So there are “kids, don’t do drugs” lectures, and then there are “kids, don’t do drugs” lectures (like Tolstoy’s “Why Do Men Stupefy Themselves”–an absolute classic).
I grew up Mormon, which meant that the Word of Wisdom (Section 89 of the Doctrine and Covenants, a book of LDS scripture) formed the bedrock of my attitude towards ‘mind-altering’ substances. While I’m no longer strictly observant, I’ve still never smoked (anything!) or even tasted coffee, and never have developed a special taste for any kind of alcohol–a sip of wine’s alright, I guess, but doesn’t knock my socks off.
Well, I wrote recently about finishing George Oppen’s Selected Letters. This past week, I’ve been going back through the book, typing up my notes on the letters and organizing the extracts that I think will be of use in my dissertation. Just today I re-read a letter from Oppen to his niece Aubrey Degnan-Sutter (probably written in October 1964) that is probably one of the best “kids, don’t do drugs” messages I’ve ever read.
Aub:
Mary says you phoned — in evangelical mood [Apparently she was inviting them to come visit her and, among other things, try marijuana]. I answer by letter not for formality nor even for emphasis, but only because I spend so much time at a desk, and do have to change the subject occasionally, so that it is easier to write than to phone. And here are the things I would say, duly numbered:
1. One gets rather well occupied by the time one is 56, and there is simply not time for major excursions. I mean – I really don’t have time.
2. I fight automatically and fiercely against derangement of the senses, and have been consciously doing so since I was nineteen. [This is a key age, and a bit heartbreaking, when you know Oppen’s biography and background. As a teenager, a few weeks before he was due to graduate from the military academy he had attended for high school, Oppen was the driver in a car accident in which one of his passengers was killed. He was driving drunk. After the accident he was expelled from school, and his family sent him to travel in Europe briefly before coming back to the US and finishing high school.] As witnessed by the first poem in Discrete Series, by the fly leaf of The Materials, and will be again on the fly leaf of This in Which: ‘ . . the third path, the arduous path of appearance’

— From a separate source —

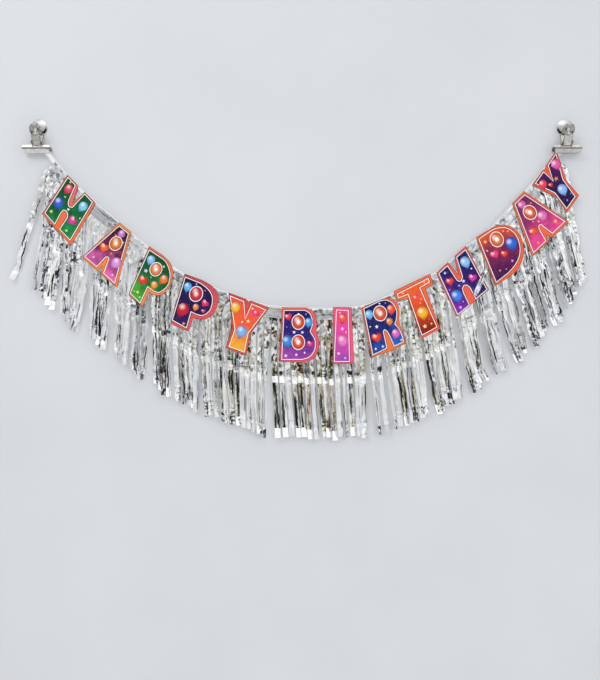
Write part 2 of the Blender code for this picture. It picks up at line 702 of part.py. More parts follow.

3. That covers some forty years; a considerable momentum. We’re committed, Mary and I, as artists, and therefore very seriously, to the common, the un-doped, the un-staged, the plain and ordinary daylight. Whatever we see now, we’ll see that way – or fight to do so.

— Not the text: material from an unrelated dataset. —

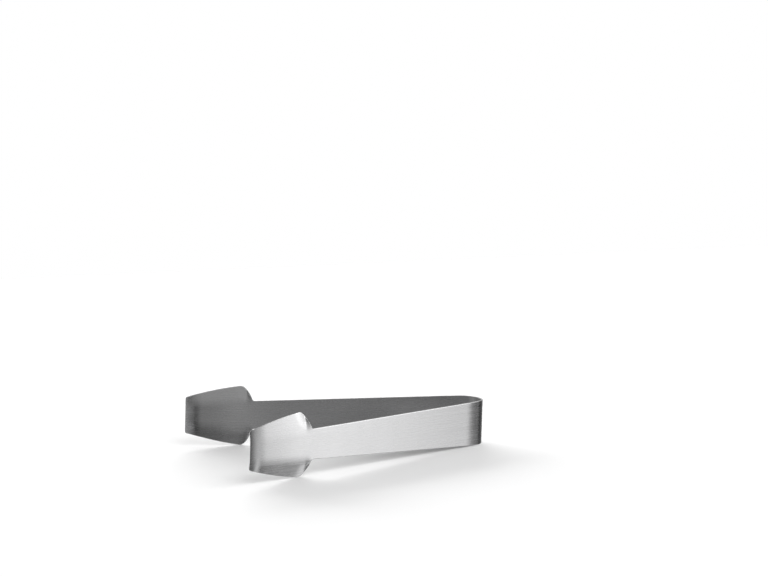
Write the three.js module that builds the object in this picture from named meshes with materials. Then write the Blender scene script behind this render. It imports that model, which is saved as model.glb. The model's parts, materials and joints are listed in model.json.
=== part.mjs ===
// Ice tongs: one strip of satin stainless steel, bent into a spring bow, with two arms that
// taper to a neck and end in pressed scoop jaws. Millimetres, +Z up.
//
// The real tongs are one piece of metal. The strip is divided here only where it flexes when
// the arms are squeezed, and at each neck, where the flat arm ends and the pressed jaw starts.
//
// The tongs lie on edge, as they do on a bar top. The bow points along +X and the jaws along
// -X. The left arm (seen from the bow) is on the -Y side.

import * as THREE from 'three';

// Strip.
const THICKNESS = 1.0;
const BOW_WIDTH = 24;
const NECK_WIDTH = 15.4;
const GAP = 0.3;

// Bow: an arc about an upright axis, which leaves each arm at an angle to the middle plane.
const BOW_RADIUS = 11.8;
const ARM_ANGLE = THREE.MathUtils.degToRad(17);
const BOW_SEGMENTS = 48;

// Distances along an arm, from the end of the bow's arc.
const FIRST_FLEX = 15;
const SECOND_FLEX = 46;
const NECK = 113.4;
const JAW_LENGTH = 36.9;

// Jaw blank: the half-width rises steeply from the neck, turns a soft corner, and then falls
// slowly along a slightly bowed side to a straight tip with small corners.
const SHOULDER_RISE = 2.7;
const SHOULDER_SOFTNESS = 11.2;
const SIDE_HALF_WIDTH = 17.35;
const SIDE_TAPER = 0.2;
const SIDE_BULGE = 1.0;
const TIP_CORNER_RADIUS = 0.85;

// Jaw pressing: a shallow scoop, pressed towards the other arm. The side wings are folded in, the
// shoulders curl in, and the floor dips slowly towards the tip, where it ends in a small lip.
const FOLD_HALF_WIDTH = 8.4;
const FOLD_TAPER = 0.055;
const FOLD_SOFTNESS = 3.2;
const WING_SLOPE = 0.25;
const WING_RUN_IN = 4;
const CURL_WIDTH = 4;
const CURL_SOFTNESS = 3;
const CURL_SLOPE = 0.14;
const CURL_RUN_IN = 4;
const SCOOP_DEPTH = 0.8;
const LIP_LENGTH = 7;
const LIP_DEPTH = 1.1;
const JAW_ROWS = 24;
const JAW_COLUMNS = 16;
const JAW_ROW_CROWDING = 0.85;

function steel(color) {
  return new THREE.MeshStandardMaterial({ color, roughness: 0.34, metalness: 1.0 });
}

function smoothstep(start, end, value) {
  return THREE.MathUtils.smoothstep(value, start, end);
}

// Half the strip's width at a distance along the arm. The sides are straight up to the neck.
function armHalfWidth(along) {
  return THREE.MathUtils.lerp(BOW_WIDTH, NECK_WIDTH, along / NECK) / 2;
}

// Half the jaw's width at a distance from the neck.
function jawHalfWidth(along) {
  const reach = along / JAW_LENGTH;
  const shoulder = NECK_WIDTH / 2 + SHOULDER_RISE * along;
  const side = SIDE_HALF_WIDTH - SIDE_TAPER * along + SIDE_BULGE * 4 * reach * (1 - reach);
  const near = Math.max(SHOULDER_SOFTNESS - Math.abs(shoulder - side), 0);
  const outline = Math.min(shoulder, side) - (near * near) / (4 * SHOULDER_SOFTNESS);
  const pastCorner = Math.max(along - (JAW_LENGTH - TIP_CORNER_RADIUS), 0);
  const rounding = Math.sqrt(Math.max(TIP_CORNER_RADIUS ** 2 - pastCorner ** 2, 0));
  return outline - (TIP_CORNER_RADIUS - rounding);
}

// Nothing before a fold line and the full distance past it, with a soft bend between the two.
function softened(pastLine, softness) {
  const inBend = Math.min(Math.max(pastLine + softness, 0), 2 * softness);
  return (inBend * inBend) / (4 * softness) + Math.max(pastLine - softness, 0);
}

// How far the pressed sheet stands in from the arm's plane, towards the other arm.
function jawDepth(along, across) {
  const offMiddle = Math.abs(across);
  const pastNeck = smoothstep(0, WING_RUN_IN, along);
  const pastFold = offMiddle - (FOLD_HALF_WIDTH - FOLD_TAPER * along);
  const wing = WING_SLOPE * softened(pastFold, FOLD_SOFTNESS) * pastNeck;

  const besideNeck = offMiddle - NECK_WIDTH / 2;
  const fromShoulder = (SHOULDER_RISE * along - besideNeck) / Math.hypot(SHOULDER_RISE, 1);
  const curled = softened(CURL_WIDTH - fromShoulder, CURL_SOFTNESS);
  const curl = CURL_SLOPE * curled * pastNeck * smoothstep(0, CURL_RUN_IN, besideNeck);

  const scoop = SCOOP_DEPTH * (along / JAW_LENGTH) ** 2;
  const intoLip = Math.max(along - (JAW_LENGTH - LIP_LENGTH), 0) / LIP_LENGTH;
  return wing + curl + scoop + LIP_DEPTH * intoLip ** 2;
}

// The bow lies about the world's upright axis through the centre of its arc.
function bowGeometry() {
  const cut = GAP / 2 / BOW_RADIUS;
  const end = Math.PI / 2 - ARM_ANGLE - cut;
  const plan = new THREE.Shape();
  plan.absarc(0, 0, BOW_RADIUS + THICKNESS / 2, -end, end, false);
  plan.absarc(0, 0, BOW_RADIUS - THICKNESS / 2, end, -end, true);
  const geometry = new THREE.ExtrudeGeometry(plan, {
    depth: BOW_WIDTH,
    bevelEnabled: false,
    curveSegments: BOW_SEGMENTS,
  });
  geometry.translate(0, 0, -BOW_WIDTH / 2);
  return geometry;
}

// A flat length of the arm: +X runs along it, Y is through the sheet and Z is across it.
function armGeometry(from, to) {
  const start = from + GAP / 2;
  const end = to - GAP / 2;
  const side = new THREE.Shape();
  side.moveTo(start, -armHalfWidth(start));
  side.lineTo(end, -armHalfWidth(end));
  side.lineTo(end, armHalfWidth(end));
  side.lineTo(start, armHalfWidth(start));
  side.closePath();
  const geometry = new THREE.ExtrudeGeometry(side, { depth: THICKNESS, bevelEnabled: false });
  geometry.rotateX(Math.PI / 2);
  geometry.translate(0, THICKNESS / 2, 0);
  return geometry;
}

// Distances from the neck of the jaw's rows, crowded at the shoulder and at the lip.
function jawRows() {
  const rows = [];
  for (let row = 0; row <= JAW_ROWS; row += 1) {
    const turn = (2 * Math.PI * row) / JAW_ROWS;
    const crowded = row / JAW_ROWS - (JAW_ROW_CROWDING * Math.sin(turn)) / (2 * Math.PI);
    rows.push(THREE.MathUtils.lerp(GAP / 2, JAW_LENGTH, crowded));
  }
  return rows;
}

// The pressed jaw: an outer and an inner face of the same sheet, closed along its four edges.
// Inward is +1 where the other arm lies on the +Y side of this one, and -1 where it doesn't.
function jawGeometry(inward) {
  const rows = jawRows();
  const vertices = [];
  const triangles = [];
  for (const face of [-1, 1]) {
    for (const along of rows) {
      for (let column = 0; column <= JAW_COLUMNS; column += 1) {
        const across = ((2 * column) / JAW_COLUMNS - 1) * jawHalfWidth(along);
        const through = jawDepth(along, across) + (face * THICKNESS) / 2;
        vertices.push(along, inward * through, across);
      }
    }
  }

  const perFace = rows.length * (JAW_COLUMNS + 1);
  const outer = (row, column) => row * (JAW_COLUMNS + 1) + column;
  const inner = (row, column) => perFace + outer(row, column);
  const quad = (a, b, c, d) => {
    if (inward > 0) {
      triangles.push(a, b, c, a, c, d);
    } else {
      triangles.push(a, c, b, a, d, c);
    }
  };
  const last = rows.length - 1;
  for (let row = 0; row < last; row += 1) {
    for (let column = 0; column < JAW_COLUMNS; column += 1) {
      const nextRow = row + 1;
      const next = column + 1;
      quad(outer(row, column), outer(nextRow, column), outer(nextRow, next), outer(row, next));
      quad(inner(row, column), inner(row, next), inner(nextRow, next), inner(nextRow, column));
    }
    quad(outer(row, 0), inner(row, 0), inner(row + 1, 0), outer(row + 1, 0));
    quad(
      outer(row, JAW_COLUMNS),
      outer(row + 1, JAW_COLUMNS),
      inner(row + 1, JAW_COLUMNS),
      inner(row, JAW_COLUMNS),
    );
  }
  for (let column = 0; column < JAW_COLUMNS; column += 1) {
    const next = column + 1;
    quad(outer(0, column), outer(0, next), inner(0, next), inner(0, column));
    quad(outer(last, column), inner(last, column), inner(last, next), outer(last, next));
  }

  const geometry = new THREE.BufferGeometry();
  geometry.setAttribute('position', new THREE.Float32BufferAttribute(vertices, 3));
  geometry.setIndex(triangles);
  geometry.computeVertexNormals();
  return geometry;
}

function named(name, geometry, color) {
  const mesh = new THREE.Mesh(geometry, steel(color));
  mesh.name = name;
  return mesh;
}

// One arm with its jaw. Its frame starts at the end of the bow's arc and runs along the arm.
function buildArm(name, side) {
  const arm = new THREE.Group();
  arm.position.x = -BOW_RADIUS * (1 - Math.sin(ARM_ANGLE));
  arm.position.y = side * BOW_RADIUS * Math.cos(ARM_ANGLE);
  arm.rotation.z = Math.PI - side * ARM_ANGLE;
  arm.add(named(`${name}_root`, armGeometry(0, FIRST_FLEX), 0xc9c9ca));
  arm.add(named(`${name}_shank`, armGeometry(FIRST_FLEX, SECOND_FLEX), 0xcacacb));
  arm.add(named(`${name}_grip`, armGeometry(SECOND_FLEX, NECK), 0xcbcbcc));
  const jaw = named(`${name}_jaw`, jawGeometry(side), 0xc6c6c8);
  jaw.position.x = NECK;
  arm.add(jaw);
  return arm;
}

function buildBow() {
  const bow = named('bow', bowGeometry(), 0xc2c2c4);
  bow.position.x = -BOW_RADIUS;
  return bow;
}

// The jaws are wider than the bow, so on a flat surface the tip end is lifted a little: the
// lower edge of the bow and the lower corner of each jaw touch the surface together.
function restingTilt() {
  const bowEnd = THICKNESS / 2;
  const slopes = jawRows().map((along) => {
    const reach = bowEnd + BOW_RADIUS * (1 - Math.sin(ARM_ANGLE)) + (NECK + along) * Math.cos(ARM_ANGLE);
    return Math.atan2(jawHalfWidth(along) - BOW_WIDTH / 2, reach);
  });
  return Math.max(...slopes);
}

// The origin is on the surface that the tongs lie on, under the middle of their outline.
function buildTongs() {
  const lying = new THREE.Group();
  lying.rotation.y = restingTilt();
  lying.add(buildBow());
  lying.add(buildArm('left', -1));
  lying.add(buildArm('right', 1));

  const box = new THREE.Box3().setFromObject(lying, true);
  const middle = box.getCenter(new THREE.Vector3());
  lying.position.set(-middle.x, -middle.y, -box.min.z);

  const tongs = new THREE.Group();
  tongs.add(lying);
  return tongs;
}

export default buildTongs();
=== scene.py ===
import json
import math

import bmesh
import bpy
from mathutils import Matrix, Quaternion, Vector


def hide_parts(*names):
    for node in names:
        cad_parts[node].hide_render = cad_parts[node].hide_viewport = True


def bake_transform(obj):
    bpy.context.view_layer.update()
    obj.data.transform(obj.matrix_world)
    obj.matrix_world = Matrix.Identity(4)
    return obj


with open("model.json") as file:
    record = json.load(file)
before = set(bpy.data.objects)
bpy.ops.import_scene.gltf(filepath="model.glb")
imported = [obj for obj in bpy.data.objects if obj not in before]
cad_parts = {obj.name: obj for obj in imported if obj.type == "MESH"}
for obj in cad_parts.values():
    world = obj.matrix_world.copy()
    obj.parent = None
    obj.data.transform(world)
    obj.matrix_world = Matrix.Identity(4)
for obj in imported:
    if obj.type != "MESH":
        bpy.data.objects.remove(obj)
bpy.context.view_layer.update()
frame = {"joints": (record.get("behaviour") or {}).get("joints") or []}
mm = 0.001

# ---------------------------------------------------------------------------------------------
# The blank. The tongs start as one flat blank, stamped from 1 mm stainless sheet: a strip that
# is widest in the middle, narrows to a neck on each side, and ends in two broad jaw shapes.
# It lies on the XY plane here, with X along the strip from the middle and Y across it.

sheet_thickness = 1.0 * mm
bow_width = 24 * mm
neck_width = 15.4 * mm
bow_radius, bow_turn = 11.17 * mm, math.radians(65)
ease_length, ease_turn = 8 * mm, math.radians(8)
arm_length = 115.6 * mm
jaw_length = 36.9 * mm
shoulder_rise = 2.7
rim_steps = [0.0, 0.35 * mm, 0.8 * mm]
rim_reach = 1.2 * mm
half_bow = bow_radius * bow_turn
neck_at = half_bow + arm_length
tip_at = neck_at + jaw_length


def jaw_half_width(past_neck):
    """The jaw's outline: a steep shoulder, a soft corner, a slightly bowed side, a small tip corner."""
    shoulder_softness = 11.2 * mm
    side_half_width, side_taper, side_bulge = 17.12 * mm, 0.2, 1.0 * mm
    tip_corner = 0.85 * mm
    share = past_neck / jaw_length
    shoulder = neck_width / 2 + shoulder_rise * past_neck
    side = side_half_width - side_taper * past_neck + side_bulge * 4 * share * (1 - share)
    near = max(shoulder_softness - abs(shoulder - side), 0)
    outline = min(shoulder, side) - near * near / (4 * shoulder_softness)
    past_corner = max(past_neck - (jaw_length - tip_corner), 0)
    return outline - (tip_corner - math.sqrt(max(tip_corner**2 - past_corner**2, 0)))


def strip_half_width(along):
    """Half the blank's width at a distance from the middle, with a small fillet in the neck."""
    neck_fillet = 0.8 * mm
    on_arm = min(max(along - half_bow, 0), arm_length)
    arm = bow_width / 2 + (neck_width - bow_width) / 2 * on_arm / arm_length
    if along <= neck_at - neck_fillet:
        return arm
    jaw = jaw_half_width(max(along - neck_at, 0))
    past = along - neck_at
    rounding = max(neck_fillet - abs(past), 0)
    return max(jaw, arm) + 0.5 * rounding * rounding / neck_fillet


def stations():
    """Distances from the middle of the rows of the blank, close together wherever it will curve."""

    def stretch(start, end, count, crowding=0.0):
        for step in range(count):
            turn = 2 * math.pi * step / count
            yield start + (end - start) * (step / count - crowding * math.sin(turn) / (2 * math.pi))

    beside_middle_cut, first_row = 0.05 * mm, 0.25 * mm
    end_of_flexing = half_bow + 60 * mm
    neck_reach = 1.5 * mm
    rows = [0.0, beside_middle_cut]
    rows += stretch(first_row, half_bow, 60)
    rows += stretch(half_bow, end_of_flexing, 40)
    rows += stretch(end_of_flexing, neck_at - neck_reach, 14)
    rows += stretch(neck_at - neck_reach, neck_at + neck_reach, 10)
    rows += stretch(neck_at + neck_reach, tip_at - rim_reach, 76, 0.5)
    rows += [tip_at - step for step in reversed(rim_steps)]
    return rows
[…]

4. I believe we can’t be astonished by any hallucination whatever. Whereas we are totally astonished by daylight, by any brick in a brick wall we focus on.

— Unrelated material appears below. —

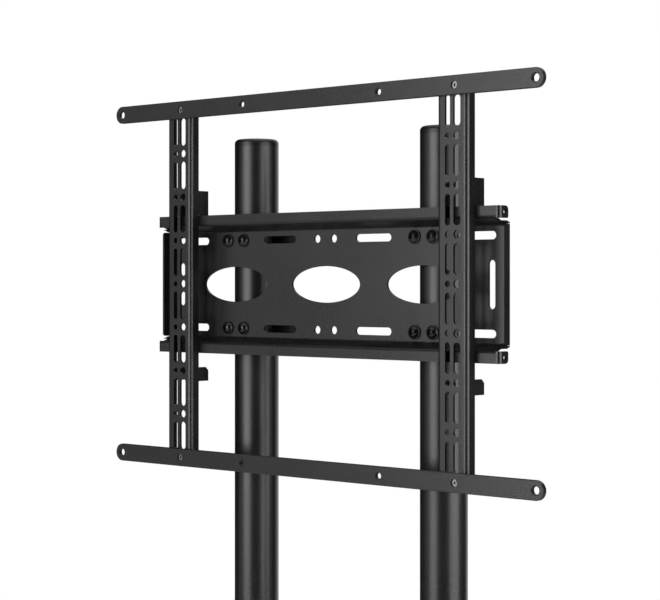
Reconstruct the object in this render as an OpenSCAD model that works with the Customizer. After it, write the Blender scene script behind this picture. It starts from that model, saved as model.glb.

5. And astonishment – which is a form of stubbornness – is the core of our lives.
I speak only for us. It’s O K. Not for us. Eventually not for you either. Bon Voyage, and keep us in sight, waving avuncular and auntly handkerchiefs on the pier and talking to each other about old times.
And really, really do not get hooked; i.e., don’t try narcotics at all. But I’m sure you know that. And don’t escalate marijuana. It’s serious; we can give you horrendous reports from the Mexican hospitals, if you need them. We saw.
George
Is that not the best DARE newsletter you could ever imagine? When my kids turn 12 [or whatever age kids start doing drugs 15-20 years from now], I’ve putting a poster of this up in their rooms. Oppen apparently also wrote a letter to his daughter Linda with a one paragraph “report on the commerce between me and marijuana” in which he tells her
I do not in the least like it; I continue to believe that I know my actual size, and my actual size seems to me to be an essential part of the matter, as it seems to me that the whole point of anything is that it is as it is. We fall again and again into the idea of higher realms, other spheres, higher and dimmer heavens in which wonderful things will happen and all doubts be answered. But I think in this way we answer the doubt before it is felt, and solve the mystery before we have encountered it. The mystery is that there is something for us to stand on
This closing phrase echoes closely the concluding passage from Oppen’s tremendous poem “World, World–” the last poem in his collection This in Which, which ends:
‘Thought leaps on us’ because we are here. That is the fact of the matter.
Soul-searchings, these prescriptions,Are a medical faddism, an attempt to escape,
To lose oneself in the self.The self is no mystery, the mystery is
That there is something for us to stand on.We want to be here.
The act of being, the act of being
More than oneself.
The next book would be Of Being Numerous.